For good and valuable consideration, the receipt and adequacy of which are hereby acknowledged, the parties hereto hereby agree as follows:
Section 1. Subject to the following terms and conditions, including without limitation the conditions precedent set forth in Section 2, upon execution by the parties hereto in the space provided for that purpose below, the Sale Agreement shall be, and it hereby is, amended as follows:
(a) The reference to "BBB- " appearing in clause (i) of the defined term "Termination Event" appearing in Schedule I of the Sale Agreement is deleted and replaced with "BB+".
(b) Section 4.1 (g) of the Sale Agreement is hereby deleted and replaced with the following:
(g) No Actions, Suits. There are no actions, suits or other proceedings, except as set forth on Schedule III attached hereto, (including matters relating to environmental liability and utility or other regulatory matters) pending or threatened against or affecting the Seller, the Originator or any Subsidiary, or any of their respective properties, that (i) if adversely determined (individually or in the aggregate), may reasonably be expected to have a material adverse effect on the financial condition of the Seller, the Originator or any Subsidiary or on the collectibility of the Receivables or (ii) involve any Transaction Document or any transaction contemplated thereby. None of the Seller, the Originator or any Subsidiary is in default of any contractual obligation or in violation of any order, rule or regulation of any Governmental Authority, which default or violation may have a material adverse effect upon (i) the financial condition of the Seller, the Originator and the Subsidiaries taken as a whole or (ii) the collectibility of the Receivables.
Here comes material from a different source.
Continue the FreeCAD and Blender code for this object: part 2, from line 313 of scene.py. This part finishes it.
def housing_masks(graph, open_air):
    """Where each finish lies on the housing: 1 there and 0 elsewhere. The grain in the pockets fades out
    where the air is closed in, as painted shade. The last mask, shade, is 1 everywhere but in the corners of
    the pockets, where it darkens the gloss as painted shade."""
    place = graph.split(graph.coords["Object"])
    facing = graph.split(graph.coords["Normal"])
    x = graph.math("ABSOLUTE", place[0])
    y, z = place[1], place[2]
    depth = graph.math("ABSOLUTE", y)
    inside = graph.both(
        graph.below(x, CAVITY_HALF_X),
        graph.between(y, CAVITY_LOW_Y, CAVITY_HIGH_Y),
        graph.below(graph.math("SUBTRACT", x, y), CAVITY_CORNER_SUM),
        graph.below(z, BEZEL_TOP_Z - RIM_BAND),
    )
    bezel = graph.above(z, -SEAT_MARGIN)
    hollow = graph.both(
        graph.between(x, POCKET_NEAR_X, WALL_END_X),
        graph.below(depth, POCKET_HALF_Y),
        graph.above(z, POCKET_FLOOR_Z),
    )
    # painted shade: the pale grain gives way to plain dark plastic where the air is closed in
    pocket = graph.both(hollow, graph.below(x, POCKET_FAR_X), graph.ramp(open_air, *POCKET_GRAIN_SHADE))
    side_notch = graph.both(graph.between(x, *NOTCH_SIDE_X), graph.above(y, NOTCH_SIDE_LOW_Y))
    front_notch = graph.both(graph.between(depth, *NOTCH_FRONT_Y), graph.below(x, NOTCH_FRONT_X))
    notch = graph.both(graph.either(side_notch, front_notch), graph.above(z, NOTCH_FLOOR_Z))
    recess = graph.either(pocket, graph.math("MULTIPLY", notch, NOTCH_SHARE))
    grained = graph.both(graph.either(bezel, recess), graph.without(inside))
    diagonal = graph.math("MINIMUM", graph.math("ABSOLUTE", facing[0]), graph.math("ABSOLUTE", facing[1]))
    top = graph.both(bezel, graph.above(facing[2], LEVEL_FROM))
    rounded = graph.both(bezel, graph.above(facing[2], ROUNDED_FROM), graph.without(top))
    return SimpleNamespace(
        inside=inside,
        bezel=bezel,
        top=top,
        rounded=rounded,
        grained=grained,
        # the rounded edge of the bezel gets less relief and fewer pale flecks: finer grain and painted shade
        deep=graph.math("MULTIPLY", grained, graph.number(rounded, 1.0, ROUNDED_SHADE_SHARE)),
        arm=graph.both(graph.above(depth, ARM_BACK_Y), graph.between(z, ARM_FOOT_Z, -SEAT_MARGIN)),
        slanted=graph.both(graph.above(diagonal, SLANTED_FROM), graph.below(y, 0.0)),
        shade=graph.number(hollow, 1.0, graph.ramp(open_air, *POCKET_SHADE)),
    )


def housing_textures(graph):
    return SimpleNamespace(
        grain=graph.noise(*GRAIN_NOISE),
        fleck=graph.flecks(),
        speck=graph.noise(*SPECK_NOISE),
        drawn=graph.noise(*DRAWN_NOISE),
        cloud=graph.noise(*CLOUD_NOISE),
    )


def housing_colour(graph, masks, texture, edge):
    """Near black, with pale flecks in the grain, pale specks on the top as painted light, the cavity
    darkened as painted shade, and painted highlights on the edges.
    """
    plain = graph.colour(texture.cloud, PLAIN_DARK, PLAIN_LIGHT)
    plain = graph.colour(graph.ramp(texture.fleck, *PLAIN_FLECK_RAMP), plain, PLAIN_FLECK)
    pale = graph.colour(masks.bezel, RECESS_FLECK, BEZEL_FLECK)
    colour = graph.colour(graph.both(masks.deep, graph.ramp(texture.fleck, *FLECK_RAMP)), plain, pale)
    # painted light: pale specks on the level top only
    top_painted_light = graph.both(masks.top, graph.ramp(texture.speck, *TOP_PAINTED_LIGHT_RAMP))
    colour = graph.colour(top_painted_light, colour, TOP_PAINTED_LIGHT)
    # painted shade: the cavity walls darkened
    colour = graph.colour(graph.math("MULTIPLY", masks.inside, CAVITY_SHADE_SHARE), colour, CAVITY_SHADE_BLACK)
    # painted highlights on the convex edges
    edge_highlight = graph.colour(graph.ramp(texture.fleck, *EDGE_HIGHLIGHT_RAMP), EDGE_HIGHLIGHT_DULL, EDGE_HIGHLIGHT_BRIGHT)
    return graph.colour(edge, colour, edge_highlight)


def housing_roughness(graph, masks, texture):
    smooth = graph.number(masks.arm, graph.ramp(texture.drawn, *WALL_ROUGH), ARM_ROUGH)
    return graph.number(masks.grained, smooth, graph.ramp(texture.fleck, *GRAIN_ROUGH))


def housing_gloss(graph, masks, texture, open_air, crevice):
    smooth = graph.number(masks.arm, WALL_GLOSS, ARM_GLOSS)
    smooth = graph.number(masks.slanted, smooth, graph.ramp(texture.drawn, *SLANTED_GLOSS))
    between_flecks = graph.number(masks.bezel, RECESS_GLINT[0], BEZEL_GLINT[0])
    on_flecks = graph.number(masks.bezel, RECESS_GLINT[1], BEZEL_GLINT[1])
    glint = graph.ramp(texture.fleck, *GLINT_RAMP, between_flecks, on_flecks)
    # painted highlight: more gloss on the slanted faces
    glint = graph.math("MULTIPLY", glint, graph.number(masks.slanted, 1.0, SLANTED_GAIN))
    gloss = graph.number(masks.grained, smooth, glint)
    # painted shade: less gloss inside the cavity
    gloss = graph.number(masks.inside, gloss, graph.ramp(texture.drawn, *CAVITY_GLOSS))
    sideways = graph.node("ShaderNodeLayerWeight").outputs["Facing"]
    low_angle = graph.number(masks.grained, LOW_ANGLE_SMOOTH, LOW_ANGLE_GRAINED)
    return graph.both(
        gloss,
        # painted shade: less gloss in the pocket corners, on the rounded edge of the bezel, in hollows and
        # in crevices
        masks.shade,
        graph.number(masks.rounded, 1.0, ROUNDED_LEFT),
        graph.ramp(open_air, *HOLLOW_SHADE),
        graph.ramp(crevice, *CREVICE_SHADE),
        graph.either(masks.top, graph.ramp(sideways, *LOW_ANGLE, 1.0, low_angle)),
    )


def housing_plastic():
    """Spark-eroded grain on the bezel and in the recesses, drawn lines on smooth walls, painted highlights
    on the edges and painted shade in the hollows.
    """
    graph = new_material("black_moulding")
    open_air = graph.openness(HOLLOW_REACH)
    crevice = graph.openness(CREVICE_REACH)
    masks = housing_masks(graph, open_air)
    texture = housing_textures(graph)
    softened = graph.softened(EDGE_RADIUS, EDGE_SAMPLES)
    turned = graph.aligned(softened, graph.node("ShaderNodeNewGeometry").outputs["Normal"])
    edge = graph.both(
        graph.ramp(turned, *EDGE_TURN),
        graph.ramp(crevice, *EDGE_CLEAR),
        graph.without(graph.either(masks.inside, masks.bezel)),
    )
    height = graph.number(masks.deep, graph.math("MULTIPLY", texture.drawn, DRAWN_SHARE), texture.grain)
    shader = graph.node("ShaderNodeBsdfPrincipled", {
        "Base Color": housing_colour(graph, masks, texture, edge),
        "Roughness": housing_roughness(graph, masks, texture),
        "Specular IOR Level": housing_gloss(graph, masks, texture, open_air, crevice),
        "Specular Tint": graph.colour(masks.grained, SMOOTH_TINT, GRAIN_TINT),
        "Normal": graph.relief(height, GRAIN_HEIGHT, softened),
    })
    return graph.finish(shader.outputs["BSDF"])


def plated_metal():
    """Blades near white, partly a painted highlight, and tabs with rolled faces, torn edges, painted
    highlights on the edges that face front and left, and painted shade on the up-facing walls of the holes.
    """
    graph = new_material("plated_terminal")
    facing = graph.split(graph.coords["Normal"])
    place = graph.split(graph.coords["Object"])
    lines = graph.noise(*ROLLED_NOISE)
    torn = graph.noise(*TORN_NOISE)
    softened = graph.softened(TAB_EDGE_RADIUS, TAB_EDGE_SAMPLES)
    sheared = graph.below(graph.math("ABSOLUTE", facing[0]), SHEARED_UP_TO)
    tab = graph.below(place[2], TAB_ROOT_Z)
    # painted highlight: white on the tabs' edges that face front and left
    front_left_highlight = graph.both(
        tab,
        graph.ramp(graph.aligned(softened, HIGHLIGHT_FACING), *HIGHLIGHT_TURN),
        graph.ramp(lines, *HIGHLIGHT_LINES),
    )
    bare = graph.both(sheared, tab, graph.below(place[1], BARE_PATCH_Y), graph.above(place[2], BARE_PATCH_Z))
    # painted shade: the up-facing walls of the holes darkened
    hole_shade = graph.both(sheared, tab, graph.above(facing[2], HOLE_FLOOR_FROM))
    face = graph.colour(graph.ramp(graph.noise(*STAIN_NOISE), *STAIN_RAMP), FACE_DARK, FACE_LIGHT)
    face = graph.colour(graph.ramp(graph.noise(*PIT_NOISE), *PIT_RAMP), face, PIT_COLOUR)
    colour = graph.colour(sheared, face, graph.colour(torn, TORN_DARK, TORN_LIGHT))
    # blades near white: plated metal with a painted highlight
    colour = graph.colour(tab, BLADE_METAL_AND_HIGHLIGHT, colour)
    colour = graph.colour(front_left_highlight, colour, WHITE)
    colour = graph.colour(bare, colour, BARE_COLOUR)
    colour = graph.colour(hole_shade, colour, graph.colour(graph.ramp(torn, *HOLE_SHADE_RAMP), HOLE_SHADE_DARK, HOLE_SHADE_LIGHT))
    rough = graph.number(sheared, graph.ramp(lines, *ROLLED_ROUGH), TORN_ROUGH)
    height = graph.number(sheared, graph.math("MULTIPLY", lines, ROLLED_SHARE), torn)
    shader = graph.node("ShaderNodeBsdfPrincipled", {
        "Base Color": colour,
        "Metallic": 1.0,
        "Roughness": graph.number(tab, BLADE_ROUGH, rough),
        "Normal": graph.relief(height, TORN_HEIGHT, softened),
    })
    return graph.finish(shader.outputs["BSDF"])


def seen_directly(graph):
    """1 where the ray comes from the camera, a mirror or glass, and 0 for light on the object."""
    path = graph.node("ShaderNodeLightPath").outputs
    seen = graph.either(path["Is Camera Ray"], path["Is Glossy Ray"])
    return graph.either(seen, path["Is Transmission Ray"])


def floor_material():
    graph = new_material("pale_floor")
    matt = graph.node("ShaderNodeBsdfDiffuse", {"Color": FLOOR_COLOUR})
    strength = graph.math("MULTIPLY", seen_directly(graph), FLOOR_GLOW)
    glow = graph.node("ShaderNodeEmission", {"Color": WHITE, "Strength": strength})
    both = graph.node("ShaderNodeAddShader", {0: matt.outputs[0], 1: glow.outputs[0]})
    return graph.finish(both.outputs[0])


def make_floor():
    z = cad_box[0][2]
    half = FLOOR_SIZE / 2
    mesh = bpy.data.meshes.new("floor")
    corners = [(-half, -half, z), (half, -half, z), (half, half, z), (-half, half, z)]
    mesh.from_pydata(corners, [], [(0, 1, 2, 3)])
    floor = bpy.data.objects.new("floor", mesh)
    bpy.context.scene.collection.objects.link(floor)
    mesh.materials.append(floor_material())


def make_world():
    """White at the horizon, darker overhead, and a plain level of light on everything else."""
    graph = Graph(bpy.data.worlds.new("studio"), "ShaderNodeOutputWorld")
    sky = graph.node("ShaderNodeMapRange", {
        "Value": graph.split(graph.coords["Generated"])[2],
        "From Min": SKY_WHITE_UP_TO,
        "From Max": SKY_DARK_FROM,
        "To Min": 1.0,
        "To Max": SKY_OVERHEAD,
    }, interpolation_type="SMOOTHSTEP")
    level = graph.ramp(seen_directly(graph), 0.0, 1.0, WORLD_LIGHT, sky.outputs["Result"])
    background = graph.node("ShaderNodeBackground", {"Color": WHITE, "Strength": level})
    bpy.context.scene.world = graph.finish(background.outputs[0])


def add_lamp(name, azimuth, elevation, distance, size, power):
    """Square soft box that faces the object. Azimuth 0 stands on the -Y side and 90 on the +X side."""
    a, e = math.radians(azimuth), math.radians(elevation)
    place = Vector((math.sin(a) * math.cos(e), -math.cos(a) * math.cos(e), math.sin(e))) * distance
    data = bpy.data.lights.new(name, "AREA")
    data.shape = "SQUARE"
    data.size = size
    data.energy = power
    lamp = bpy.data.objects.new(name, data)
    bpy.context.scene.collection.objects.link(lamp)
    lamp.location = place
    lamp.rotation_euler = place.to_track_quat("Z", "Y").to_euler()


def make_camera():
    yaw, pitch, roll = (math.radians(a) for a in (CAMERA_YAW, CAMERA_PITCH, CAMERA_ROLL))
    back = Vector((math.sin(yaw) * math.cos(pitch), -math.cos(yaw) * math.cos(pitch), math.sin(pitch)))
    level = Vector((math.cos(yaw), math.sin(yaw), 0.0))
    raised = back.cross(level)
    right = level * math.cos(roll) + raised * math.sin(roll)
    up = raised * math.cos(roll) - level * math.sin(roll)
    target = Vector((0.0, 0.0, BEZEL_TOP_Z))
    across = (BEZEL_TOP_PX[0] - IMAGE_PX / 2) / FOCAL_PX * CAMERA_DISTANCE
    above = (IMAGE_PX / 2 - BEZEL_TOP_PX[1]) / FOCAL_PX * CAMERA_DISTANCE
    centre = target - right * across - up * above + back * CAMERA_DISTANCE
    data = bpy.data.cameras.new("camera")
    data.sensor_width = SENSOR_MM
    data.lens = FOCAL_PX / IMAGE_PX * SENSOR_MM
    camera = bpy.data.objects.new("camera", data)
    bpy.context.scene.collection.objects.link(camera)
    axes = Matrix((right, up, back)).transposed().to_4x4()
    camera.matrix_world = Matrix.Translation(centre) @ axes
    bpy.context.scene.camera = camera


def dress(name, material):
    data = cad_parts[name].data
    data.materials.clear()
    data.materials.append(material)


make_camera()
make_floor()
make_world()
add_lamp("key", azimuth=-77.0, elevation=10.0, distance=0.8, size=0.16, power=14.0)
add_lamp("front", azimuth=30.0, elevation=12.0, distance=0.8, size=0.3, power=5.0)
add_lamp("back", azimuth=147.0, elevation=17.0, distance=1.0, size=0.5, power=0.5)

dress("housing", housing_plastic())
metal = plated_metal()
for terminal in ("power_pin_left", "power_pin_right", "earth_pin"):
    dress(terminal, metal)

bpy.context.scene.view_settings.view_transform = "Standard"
(c) Schedule III attached hereto is hereby added to the Sale Agreement.
(d) Exhibit F to the Sale Agreement is hereby amended by deleting the reference to "Fort Ben Energy Management Corporation".
Section 2. Section 1 of this Amendment shall become effective only once the Agent has received, in form and substance satisfactory to the Agent, all documents and certificates as the Agent may reasonably request and all other matters incident to the execution hereof are satisfactory to the Agent.
Section 3. The Sale Agreement, as amended and supplemented hereby or as contemplated herein, and all rights and powers created thereby and thereunder or under the other Transaction Documents and all other documents executed in connection therewith, are in all respects ratified and confirmed. From and after the date hereof, the Sale Agreement shall be amended and supplemented as herein provided, and, except as so amended and supplemented, the Sale Agreement, each of the other Transaction Documents and all other documents executed in connection therewith shall remain in full force and effect.
Section 4. This Amendment may be executed in two or more counterparts, each of which shall constitute an original but both or all of which, when taken together, shall constitute but one instrument.
Section 5. This Amendment shall be governed and construed in accordance with the internal laws of the State of Illinois.
In Witness Whereof, the parties have caused this Amendment to be executed and delivered by their duly authorized officers as of the date first above written.
ABN AMRO Bank N.V., as the Agent, as the Liquidity Provider and as the Enhancer
By:
Title:
By:
Title:
Windmill Funding Corporation
By:
Title:
IPL Funding Corporation
By:
Title:
Schedule III
Originator has been named as a defendant in approximately 41 lawsuits alleging personal injury or wrongful death stemming from exposure to asbestos and asbestos containing products formerly located in Originator's power plants. Originator has been named as a "premises defendant" in that Originator did not mine, manufacture, distribute or install asbestos or asbestos containing products. These suits have been brought on behalf of persons who worked for contractors or subcontractors hired by Originator. Many of the primary defendants --the asbestos manufacturers--have filed for bankruptcy protection, and it is expected that many of the remaining manufacturers will also be forced into bankruptcy. Originator has insurance coverage for many of these claims; currently, these cases are being defended by counsel retained by various insurers who wrote "occurrence" coverage policies applicable to the period of time during which much of the exposure has been alleged. Although Originator does not believe that any of the pending asbestos suits in which Originator is a named defendant will have a material adverse effect on Originator's business or operations, Originator is unable to predict the number or effect any additional suits may have, or the consequences to Originator of the bankruptcy of the asbestos manufacturers; accordingly, Originator cannot assure the Purchasers that the pending or any additional suits will not have a material effect on its business or operations. Trial of one asbestos case is set for trial in July 2002 and one in September 2002.
In March 2002, IPALCO and certain of its former officers were sued in the U.S. District Court for the Southern District of Indiana for alleged breaches of fiduciary duty stemming from declines in the prices of AES and IPALCO stock held by certain of IPALCO's benefit plans. Originator believes that this suit is without merit. While Originator cannot predict the outcome, Originator does not believe that the suit will have a material adverse effect on its financial condition, results of operations or liquidity.